I now regret not purchasing the dog tags I had seen on display when we came for our daughter 13 years ago, and vow that when we return to Vietnam, I will purchase any dog tags that I find. If they are authentic, they belong with the brave men who wore them, or their families. Not in a gift shop.
After checking on the Virtual Vietnam Wall, I found none of the names on the dog tags I bought, and I’m hopeful they all survived and are still with us. If the rightful owners of these dog tags (I am purposely not including the numbers) or their surviving families contact me and verify their identity, I would be honored to return them. They are:
P. Heidinger, USN, Type O Positive
Robert L. Harper, O Pos
Devond Jones, USN, B, Latter Day Saint
Thanks to these and all the brave men and women who served in Vietnam.

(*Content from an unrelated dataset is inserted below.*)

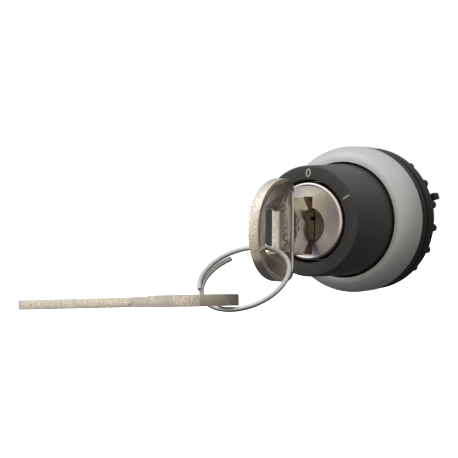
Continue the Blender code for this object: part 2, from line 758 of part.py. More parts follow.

As the recipient of a returned Vietnam dog tag, I am thankful for the people who care enough to reunite lost tags with their original owners or families. In addition to the groups that your article mentions, there are two other organizations that reunite dog tags and owners, at no cost to veterans. Those two groups can be reached through their websites: www.vietnamdogtags.com (which returned my tags to me) and www.topvietnamveterans.org.
Arthur Wiknik Jr.
My wife and I traveled recently to Vietnam for a month, and I bought a dog tag at Khe Sanh from a vendor who looks just like the one pictured in the April article. My intention was to track down the owner or his family and return it to him. I was really not aware of all the sites that are dedicated to reuniting dog tags with their owners, so my search took me some time. Eventually, though, I found the Marine that it belonged to and returned it to him. He was quite taken aback. The whole experience was very fulfilling and exciting. I urge anyone traveling to Vietnam to buy these dog tags, and attempt to find the previous owners.
Ramat Gan, Israel
Editor’s note: Additional resources for tracking down lost dog tags can be found via the Joint POW-MIA Accounting Command’s Dog Tag Project (www.jpac.pacom.mi) and the privately operated Cana Mission at www.canamission.com.